O dia em que se começou a desenhar o futuro
Eu não sabia, mas aquele primeiro dia de aulas do 10º ano, foi o dia em que o meu futuro se começou a desenhar
Aroupa de Verão calhou bem com o calor do primeiro dia de aulas e, apesar de ser já Outubro, as outras miúdas passavam por mim vestidas com as mesmas cores, algumas traziam casacos de malha em cima dos ombros e brincos de plástico. Havia cabelos com permanentes, calças de ganga e ténis e o figurino só ficava completo com os cadernos nos braços. As turmas, em todas as salas do turno da tarde, tinham mais raparigas do que rapazes.
O Girassol não era uma escola feminina, mas as opções do secundário dividiam os géneros. Os rapazes iam para ciências; as raparigas preferiam letras. Uma parte sonhava ser hospedeira da TAP ou guia turística; as mais decididas queriam seguir Direito, embora a maioria estivesse só a fugir da Matemática. Eu, a miúda com uma mochila vermelha que tentava encontrar a sala, vacilava naquele primeiro dia de aulas.
A escolha, a primeira da minha vida, foi um abalo nas expectativas da minha mãe, que queria para mim outro futuro e não via serventia em estudar literatura, História ou Jornalismo. A resposta de que era para ser jornalista não a deixava mais descansada, a ela que ouvia todos os noticiários da rádio e da televisão. Parecia estranho, uma coisa que não era para nós, gente do Laranjal, para filhos de operários e netos de agricultores.

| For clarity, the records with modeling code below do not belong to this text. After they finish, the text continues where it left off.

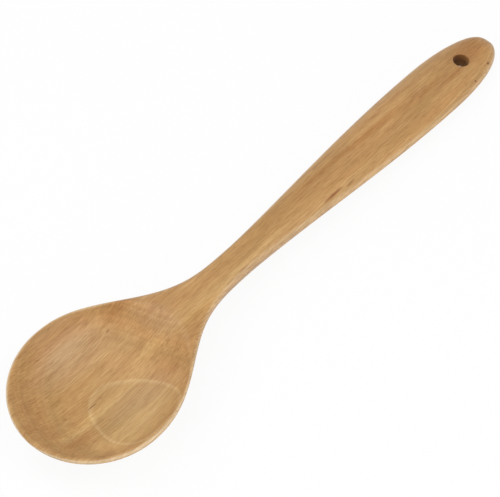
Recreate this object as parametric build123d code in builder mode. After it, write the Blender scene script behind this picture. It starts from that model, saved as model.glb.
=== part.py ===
from build123d import *

import os
from math import atan2, cos, degrees, pi, radians, sin

# A one-piece carved wooden spoon for cooking: a round bowl hollowed from above, a shoulder that
# runs into a slim neck, and a flat handle that widens to a rounded end with a hanging hole.
# It is carved about its rim plane, the flat that holds the rim and the top of the neck, and is
# then laid down as it rests on a table, on the bowl's belly and the underside of the handle.

# Lengths: the bowl's front half, the shoulder from there to the neck's slimmest place, the
# handle from there to its widest place, and the rounded end
bowl_front_length = 36.3
shoulder_length = 86.0
handle_length = 131.7
handle_end_length = 46.0
end_thinning = 9.0

# Widths
bowl_width = 69.7
neck_width = 13.9
handle_width = 29.0

# Thicknesses under the rim plane
bowl_height = 18.0
neck_thickness = 13.0
handle_thickness = 8.5

# How far the handle's end has dropped below the rim plane
handle_sag = 2.0

# How far the widest line of a section lies below the rim plane
lip_drop = 1.8
neck_drop = 3.6
handle_drop = 5.0

# How far the easing of a section's upper corners reaches in from its side, and how much more
# half way along the shoulder
lip_corner = 2.0
neck_corner = 2.6
handle_corner = 10.0
shoulder_corner = 3.5

# How far round its curve, in degrees, the bowl's belly starts: 0 would leave the lip upright
belly_lean = 33.0

# The bowl's hollow: an egg-shaped dish whose own centre stands above the rim plane
lip_width = 1.8
hollow_depth = 13.0
hollow_rear_length = 40.5
hollow_centre_rise = 12.0

# The hanging hole
hole_diameter = 7.6
hole_from_end = 22.5

# Powers of the curves that the widths and thicknesses follow
shoulder_plan_powers = (2.2, 4.3)
shoulder_side_powers = (2.6, 2.2)
handle_plan_power = 1.33
end_plan_power = 2.3

# Steps between sections along each stretch
front_steps = 12
shoulder_steps = 18
handle_steps = 12
end_steps = 12

# Angles in degrees: the foremost and the last section on the quarter turns that close the ends
# in plan, and the points on a quarter turn that an eased corner's flats run between
front_angle = 4
end_angle = 86
corner_angles = (0, 30, 60, 90)


def between(start, end, share):
    """The value at a share of the way from start to end."""
    return start + (end - start) * share


def falling(share, powers):
    """A bell-shaped fall from 1 to 0 that starts and ends level."""
    return (1 - share ** powers[0]) ** powers[1]


def round_off(distance, length):
    """The share of full size at a distance inside an end that is rounded over a length."""
    reach = max(0, 1 - distance / length)
    return (1 - reach**2) ** 0.5


def sag(place):
    """How far the spoon has dropped below the rim plane: from the neck on, more and more."""
    past_neck = max(0, place - bowl_front_length - shoulder_length)
    return handle_sag * (past_neck / (handle_length + handle_end_length)) ** 2


def shoulder_thickness(along):
    """The thickness under the rim plane at a share of the way along the shoulder."""
    return between(neck_thickness, bowl_height, falling(along, shoulder_side_powers))


def section(place, width, corner, drop, above, below, lean=0):
    """A section across the spoon: a flat top with eased corners over an arc of an ellipse."""
    half = width / 2
    flat = half - corner
    turns = [radians(angle) for angle in corner_angles]
    right = [(flat + corner * cos(turn), above * sin(turn)) for turn in turns]
    left = [(-across, up) for across, up in reversed(right)]
    depth = below / (1 - sin(radians(lean)))
    across_spoon = Plane(origin=(place, 0, -drop - sag(place)), x_dir=(0, 1, 0), z_dir=(1, 0, 0))
    with BuildSketch(across_spoon) as outline:
        with BuildLine():
            Polyline(*right, *left)
            EllipticalCenterArc(
                (0, depth * sin(radians(lean))),
                half / cos(radians(lean)),
                depth,
                start_angle=180 + lean,
                arc_size=180 - 2 * lean,
            )
        make_face()
    return outline.sketch


def front_sections():
    """The round front of the bowl, up to its widest section."""
    sections = []
    for step in range(front_steps + 1):
        turn = radians(between(front_angle, 90, step / front_steps))
        place = bowl_front_length * (1 - cos(turn))
        width = bowl_width * sin(turn)
        full = round_off(place, lip_drop)
        corner = lip_corner * full
        lean = sin(radians(belly_lean))
        arch = (1 - (cos(turn) * cos(radians(belly_lean))) ** 2) ** 0.5
        below = (bowl_height - lip_drop) * (arch - lean) / (1 - lean)
        sections.append(section(place, width, corner, lip_drop, lip_drop * full, below, belly_lean))
    return sections


def shoulder_sections():
    """From behind the bowl's widest section to the neck."""
    sections = []
    for step in range(1, shoulder_steps + 1):
        along = step / shoulder_steps
        width_share = falling(along, shoulder_plan_powers)
        place = bowl_front_length + shoulder_length * along
        width = between(neck_width, bowl_width, width_share)
        thickness = shoulder_thickness(along)
        drop = between(neck_drop, lip_drop, width_share)
        corner = between(neck_corner, lip_corner, width_share) + shoulder_corner * sin(pi * along) ** 4
        lean = belly_lean * width_share
        sections.append(section(place, width, corner, drop, drop, thickness - drop, lean))
    return sections


def handle_sections():
    """The handle, which widens from the neck and gently levels off."""
    sections = []
    for step in range(1, handle_steps + 1):
        along = step / handle_steps
        growth = sin(pi / 2 * along) ** handle_plan_power
        place = bowl_front_length + shoulder_length + handle_length * along
        width = between(neck_width, handle_width, growth)
        thickness = between(neck_thickness, handle_thickness, growth)
        drop = between(neck_drop, handle_drop, growth)
        corner = between(neck_corner, handle_corner, growth)
        sections.append(section(place, width, corner, drop, drop, thickness - drop))
    return sections


def end_sections():
    """The rounded end of the handle, thinned to a soft edge all round."""
    sections = []
    for step in range(1, end_steps + 1):
        turn = radians(end_angle * step / end_steps)
        place = spoon_length - handle_end_length * (1 - sin(turn) ** (2 / end_plan_power))
        width = handle_width * cos(turn) ** (2 / end_plan_power)
        full = round_off(spoon_length - place, end_thinning)
        corner = handle_corner * width / handle_width
        above = handle_drop * full
        below = (handle_thickness - handle_drop) * full
        sections.append(section(place, width, corner, handle_drop, above, below))
    return sections


def hollow_half(length, facing):
    """Half of the hollow, a quarter dish turned half round and stretched along the spoon."""
    half_width = bowl_width / 2 - lip_width
    dish_height = hollow_depth + hollow_centre_rise
    dish_radius = half_width / (1 - (hollow_centre_rise / dish_height) ** 2) ** 0.5
    with BuildPart() as half:
        with BuildSketch(Plane.XZ):
            with BuildLine():
                EllipticalCenterArc((0, 0), dish_radius, dish_height, start_angle=-90, arc_size=90)
                Polyline((dish_radius, 0), (0, 0), (0, -dish_height))
            make_face()
        revolve(axis=Axis.Z, revolution_arc=360)
        split(bisect_by=Plane.YZ, keep=Keep.TOP if facing > 0 else Keep.BOTTOM)
        scale(by=(length / half_width, 1, 1))
    return half.part


spoon_length = bowl_front_length + shoulder_length + handle_length + handle_end_length

with BuildPart() as carved:
    loft([*front_sections(), *shoulder_sections(), *handle_sections(), *end_sections()], ruled=True)
    with Locations((bowl_front_length, 0, hollow_centre_rise)):
        add(hollow_half(bowl_front_length - lip_width, -1), mode=Mode.SUBTRACT)
        add(hollow_half(hollow_rear_length, 1), mode=Mode.SUBTRACT)
    with Locations((spoon_length - hole_from_end, 0, 0)):
        Hole(hole_diameter / 2)

os.makedirs("parts", exist_ok=True)

# Laid down: the handle tips until its end touches the table that the belly rests on
end_contact = spoon_length - end_thinning
end_depth = handle_thickness + sag(end_contact)
rest_slope = 0
for step in range(shoulder_steps + 1):
    along = step / shoulder_steps
    run = end_contact - bowl_front_length - shoulder_length * along
    rest_slope = max(rest_slope, atan2(shoulder_thickness(along) - end_depth, run))
laid = carved.part.rotate(Axis.Y, degrees(rest_slope))
box = laid.bounding_box()
with BuildPart() as spoon:
    with Locations((-box.center().X, -box.center().Y, -box.min.Z)):
        add(laid)
spoon.part.label = "spoon"
export_step(spoon.part, "parts/spoon.step")
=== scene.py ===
from collections import namedtuple
from math import atan2, cos, pi, radians, sin, sqrt

import bmesh
import bpy
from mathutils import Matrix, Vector


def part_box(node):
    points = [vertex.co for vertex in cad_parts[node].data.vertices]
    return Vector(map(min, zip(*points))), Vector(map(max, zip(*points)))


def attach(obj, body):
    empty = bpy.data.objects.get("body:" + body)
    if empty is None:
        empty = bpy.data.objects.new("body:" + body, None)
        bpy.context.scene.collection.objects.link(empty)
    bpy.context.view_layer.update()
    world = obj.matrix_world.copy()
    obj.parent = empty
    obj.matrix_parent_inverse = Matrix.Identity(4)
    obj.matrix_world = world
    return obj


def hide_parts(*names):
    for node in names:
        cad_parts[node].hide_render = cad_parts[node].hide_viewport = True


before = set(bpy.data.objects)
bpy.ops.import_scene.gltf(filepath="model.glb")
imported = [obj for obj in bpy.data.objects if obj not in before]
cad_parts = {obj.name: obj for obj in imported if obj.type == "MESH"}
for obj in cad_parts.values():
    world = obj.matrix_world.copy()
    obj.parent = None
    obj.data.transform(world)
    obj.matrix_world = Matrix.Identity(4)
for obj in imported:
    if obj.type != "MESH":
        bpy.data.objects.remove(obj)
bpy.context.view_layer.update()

# Sizes of the spoon in millimetres, as in the part's source
bowl_front_length = 36.3
shoulder_length = 86.0
handle_length = 131.7
handle_end_length = 46.0
end_thinning = 9.0
bowl_width = 69.7
neck_width = 13.9
handle_width = 29.0
bowl_height = 18.0
neck_thickness = 13.0
handle_thickness = 8.5
handle_sag = 2.0
lip_drop = 1.8
neck_drop = 3.6
handle_drop = 5.0
lip_corner = 2.0
neck_corner = 2.6
handle_corner = 10.0
shoulder_corner = 3.5
belly_lean = 30.0
lip_width = 1.8
hollow_depth = 13.0
hollow_rear_length = 40.5
hollow_centre_rise = 12.0
hole_diameter = 7.6
hole_from_end = 22.5
shoulder_plan_powers = (2.2, 4.3)
shoulder_side_powers = (2.6, 2.2)
handle_plan_power = 1.33
end_plan_power = 2.3
shoulder_steps = 18

neck_place = bowl_front_length + shoulder_length
end_place = neck_place + handle_length
spoon_length = end_place + handle_end_length
hole_place = spoon_length - hole_from_end

# How soft the hollow's edge is at the lip and where it runs out into the shoulder
lip_softness = 0.9
shoulder_softness = 5.0

# Where the soft run-out starts behind the bowl's widest place and the length in which it
# grows, then how far it reaches from the middle in full and the width in which it fades
soft_from = 15.0
soft_run = 25.0
soft_half = 6.0
soft_fade = 12.0

# The power of the curve that the hollow's rear edge follows in plan
hollow_rear_power = 2.5

# The easing of the hanging hole's edges
hole_ease = 0.5


# Shape of the spoon

def between(start, end, share):
    return start + (end - start) * share


def falling(share, powers):
    return (1 - share ** powers[0]) ** powers[1]


def round_off(distance, length):
    reach = max(0.0, 1 - distance / length)
    return sqrt(max(0.0, 1 - reach * reach))


def smooth_step(share):
    share = min(1.0, max(0.0, share))
    return share * share * (3 - 2 * share)


def sag(place):
    past_neck = max(0.0, place - neck_place)
    return handle_sag * (past_neck / (handle_length + handle_end_length)) ** 2


def shoulder_thickness(along):
    return between(neck_thickness, bowl_height, falling(along, shoulder_side_powers))


Section = namedtuple("Section", "half corner drop above below lean")


def section(place):
    """Half width, corner reach, drop, height above, depth below the widest line, and lean."""
    lean = radians(belly_lean)
    if place < bowl_front_length:
        level = 1 - place / bowl_front_length
        full = round_off(place, lip_drop)
        arch = sqrt(1 - (level * cos(lean)) ** 2)
        return Section(
            half=bowl_width / 2 * sqrt(max(0.0, 1 - level * level)),
            corner=lip_corner * full,
            drop=lip_drop,
            above=lip_drop * full,
            below=(bowl_height - lip_drop) * (arch - sin(lean)) / (1 - sin(lean)),
            lean=lean,
        )
    if place < neck_place:
        along = (place - bowl_front_length) / shoulder_length
        share = falling(along, shoulder_plan_powers)
        drop = between(neck_drop, lip_drop, share)
        return Section(
            half=between(neck_width, bowl_width, share) / 2,
            corner=between(neck_corner, lip_corner, share) + shoulder_corner * sin(pi * along) ** 4,
            drop=drop,
            above=drop,
            below=shoulder_thickness(along) - drop,
            lean=lean * share,
        )
    if place < end_place:
        growth = sin(pi / 2 * (place - neck_place) / handle_length) ** handle_plan_power
        drop = between(neck_drop, handle_drop, growth)
        return Section(
            half=between(neck_width, handle_width, growth) / 2,
            corner=between(neck_corner, handle_corner, growth),
            drop=drop,
            above=drop,
            below=between(neck_thickness, handle_thickness, growth) - drop,
            lean=0.0,
        )
    along = min(1.0, (place - end_place) / handle_end_length)
    narrowing = (1 - along ** end_plan_power) ** (1 / end_plan_power)
    full = round_off(spoon_length - place, end_thinning)
    return Section(
        half=handle_width / 2 * narrowing,
        corner=handle_corner * narrowing,
        drop=handle_drop,
        above=handle_drop * full,
        below=(handle_thickness - handle_drop) * full,
        lean=0.0,
    )


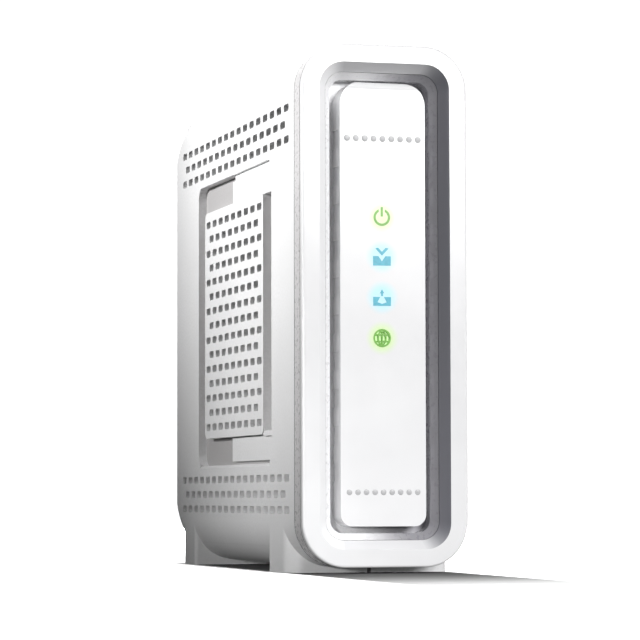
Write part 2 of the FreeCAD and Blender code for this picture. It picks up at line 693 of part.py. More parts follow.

Os jornalistas falavam na rádio e na televisão e eu era a Marta, com uma mochila vermelha ao ombro, mais uma adolescente de 15 anos no meio das outras que enchiam os corredores do Girassol, aos pares e aos grupos, e tinham objetivos mais simples de entender. A dona Celina acreditava que educar era também preparar os filhos para a desilusão e, de tudo o que conseguia ver, não parecia possível fazer da adolescente tímida, que se atrapalhava até para pedir um bolo ao balcão de um café, alguém com desembaraço para as notícias.
Eu não sabia, mas aquele primeiro dia de aulas do 10º ano, o dia em que o meu futuro se começou a desenhar, sai da escola com o peso do mundo às costas, mais insegura do que antes e sem saber se ir para letras tinha sido, de facto, a melhor opção. As salas, os professores e os colegas eram desconhecidos e havia a frieza dos lugares novos e grandes. Lembro-me de que passei os primeiros tempos mais ou menos encolhida, sem saber a quem sorrir e a quem falar. As notas do primeiro período não foram brilhantes.
Foi a força da minha mãe a acabar com a hesitação, a querer resultados e a recusar desculpas até quando eram bons. Às vezes dava a impressão de que não via, que estava muito ocupada a bordar, mas sabia as notas de todas as disciplinas, conhecia as minhas dificuldades e acordava-me todos os dias às oito e meia para manter a ordem. O rigor levou-me à faculdade e abriu caminho para ser o que achou que não era possível.
A minha mãe viveu para ver-me entrar na profissão e começou a juntar os jornais com as minhas reportagens aos do meu irmão no móvel antigo da televisão. A dona Celina achara improvável ter uma filha jornalista, mas quis a vida que tivesse os dois filhos e isso dava-lhe motivos de orgulho. E mostrava as nossas reportagens às mulheres dos bordados, às primas e fazia questão de apontar para as assinaturas. Foi a nossa primeira leitora, uma crítica implacável e uma admiradora honesta e franca, mas morreu cedo.
E nós, os filhos jornalistas, tivemos de seguir caminho sem esse juízo crítico, inteligente e cheio de humor.